Object data in JSON:
·····
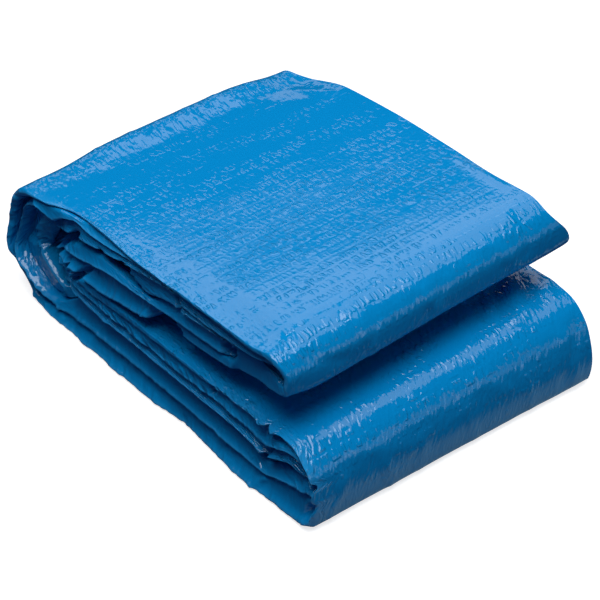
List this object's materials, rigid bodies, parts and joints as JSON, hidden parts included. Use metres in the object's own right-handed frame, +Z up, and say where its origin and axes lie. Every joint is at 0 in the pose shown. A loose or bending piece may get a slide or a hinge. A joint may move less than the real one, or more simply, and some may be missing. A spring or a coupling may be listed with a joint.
{
  "type": "folded pool ground cloth",
  "caption": "Blue coated woven ground cloth for a pool, pleated to a strip, its ends turned in, then folded in half for storage.",
  "frame": {"origin": "centre of the footprint, on the surface that the folded cloth rests on", "axes": "+X from the left bend to the free ends, +Y from the near pleated side to the far side, +Z up"},
  "size_m": [0.3724, 0.2764, 0.1305],
  "materials": {
    "coated_cloth": "glossy coated weave"
  },
  "bodies": {
    "root": {"ground_cloth": "coated_cloth"}
  },
  "joints": []
}
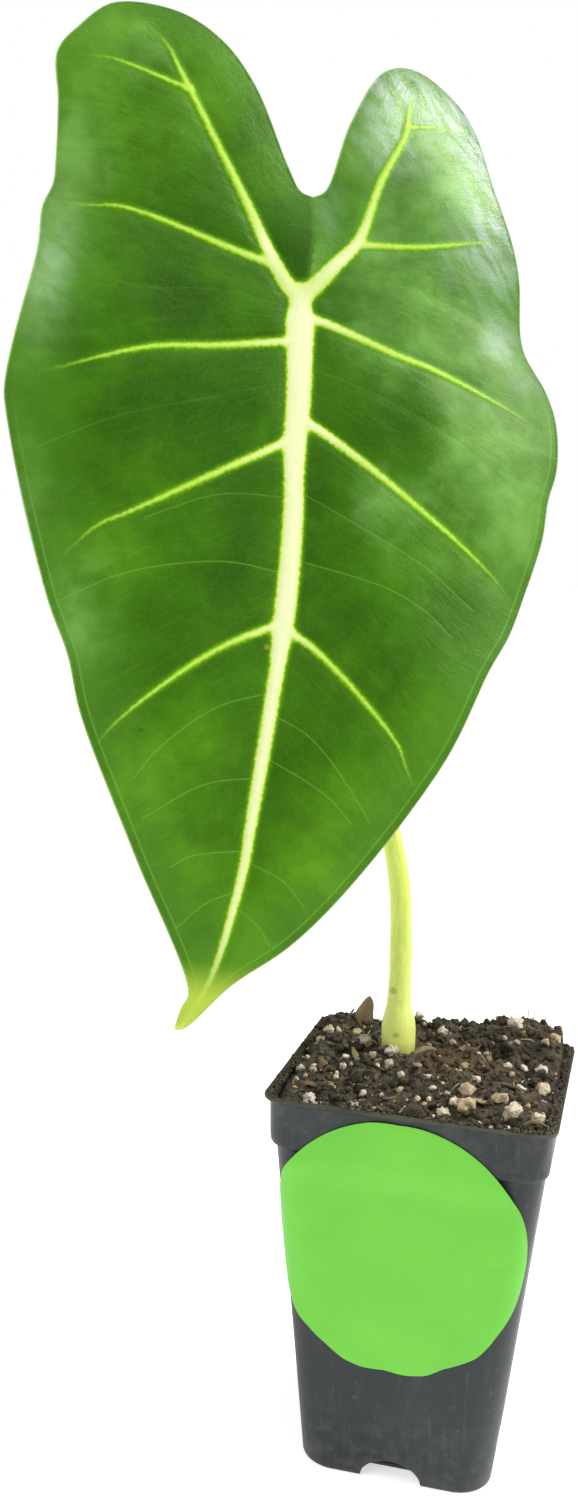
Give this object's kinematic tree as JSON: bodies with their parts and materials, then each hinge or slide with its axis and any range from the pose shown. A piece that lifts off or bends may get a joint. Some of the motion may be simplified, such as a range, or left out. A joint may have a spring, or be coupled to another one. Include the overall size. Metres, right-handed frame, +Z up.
{
  "type": "potted green velvet alocasia",
  "caption": "Young arrow-leaved aroid: one large waved leaf with bold pale veins on a slender stalk, in a deep tapered square nursery pot of soil with a round label.",
  "frame": {"origin": "middle of the pot's flat foot, on the surface that it stands on", "axes": "+Z up, -Y out of the pot's front wall that carries the label, +X to the right as seen from the front"},
  "size_m": [0.1114, 0.0777, 0.2962],
  "materials": {
    "pot_plastic": "charcoal grey moulded plastic, satin, faintly scuffed",
    "label_paper": "bright green printed label, satin, plain",
    "potting_mix": "dark crumbly peat and bark with pale perlite grains",
    "corm_flesh": "brown fibrous corm with cream roots",
    "stalk_flesh": "smooth pale yellow-green with small brown flecks",
    "leaf_flesh": "deep green with a soft sheen, veins pale yellow-white with a yellow-green border"
  },
  "bodies": {
    "root": {"pot": "pot_plastic", "label": "label_paper", "soil": "potting_mix", "corm_and_roots": "corm_flesh", "petiole": "stalk_flesh", "leaf_blade": "leaf_flesh"}
  },
  "joints": []
}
·····
Task instructions: Repeat the listing in full, keeping every line exactly as it is.

Output for this task:
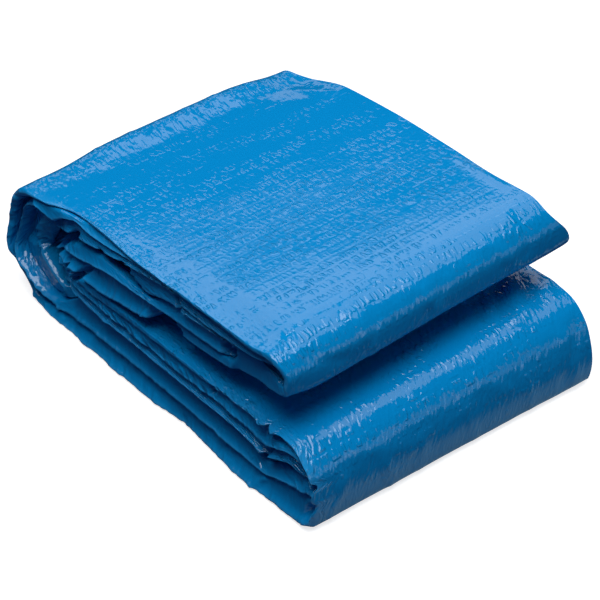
List this object's materials, rigid bodies, parts and joints as JSON, hidden parts included. Use metres in the object's own right-handed frame, +Z up, and say where its origin and axes lie. Every joint is at 0 in the pose shown. A loose or bending piece may get a slide or a hinge. A joint may move less than the real one, or more simply, and some may be missing. A spring or a coupling may be listed with a joint.
{
  "type": "folded pool ground cloth",
  "caption": "Blue coated woven ground cloth for a pool, pleated to a strip, its ends turned in, then folded in half for storage.",
  "frame": {"origin": "centre of the footprint, on the surface that the folded cloth rests on", "axes": "+X from the left bend to the free ends, +Y from the near pleated side to the far side, +Z up"},
  "size_m": [0.3724, 0.2764, 0.1305],
  "materials": {
    "coated_cloth": "glossy coated weave"
  },
  "bodies": {
    "root": {"ground_cloth": "coated_cloth"}
  },
  "joints": []
}
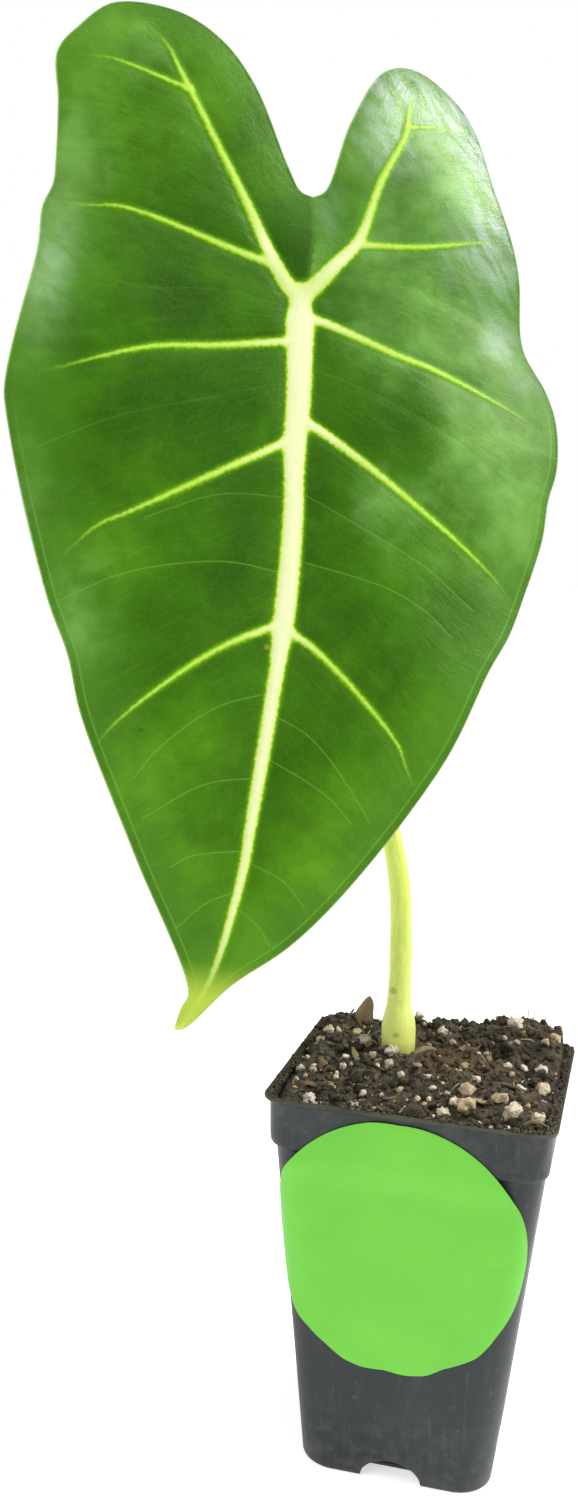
Give this object's kinematic tree as JSON: bodies with their parts and materials, then each hinge or slide with its axis and any range from the pose shown. A piece that lifts off or bends may get a joint. Some of the motion may be simplified, such as a range, or left out. A joint may have a spring, or be coupled to another one. Include the overall size. Metres, right-handed frame, +Z up.
{
  "type": "potted green velvet alocasia",
  "caption": "Young arrow-leaved aroid: one large waved leaf with bold pale veins on a slender stalk, in a deep tapered square nursery pot of soil with a round label.",
  "frame": {"origin": "middle of the pot's flat foot, on the surface that it stands on", "axes": "+Z up, -Y out of the pot's front wall that carries the label, +X to the right as seen from the front"},
  "size_m": [0.1114, 0.0777, 0.2962],
  "materials": {
    "pot_plastic": "charcoal grey moulded plastic, satin, faintly scuffed",
    "label_paper": "bright green printed label, satin, plain",
    "potting_mix": "dark crumbly peat and bark with pale perlite grains",
    "corm_flesh": "brown fibrous corm with cream roots",
    "stalk_flesh": "smooth pale yellow-green with small brown flecks",
    "leaf_flesh": "deep green with a soft sheen, veins pale yellow-white with a yellow-green border"
  },
  "bodies": {
    "root": {"pot": "pot_plastic", "label": "label_paper", "soil": "potting_mix", "corm_and_roots": "corm_flesh", "petiole": "stalk_flesh", "leaf_blade": "leaf_flesh"}
  },
  "joints": []
}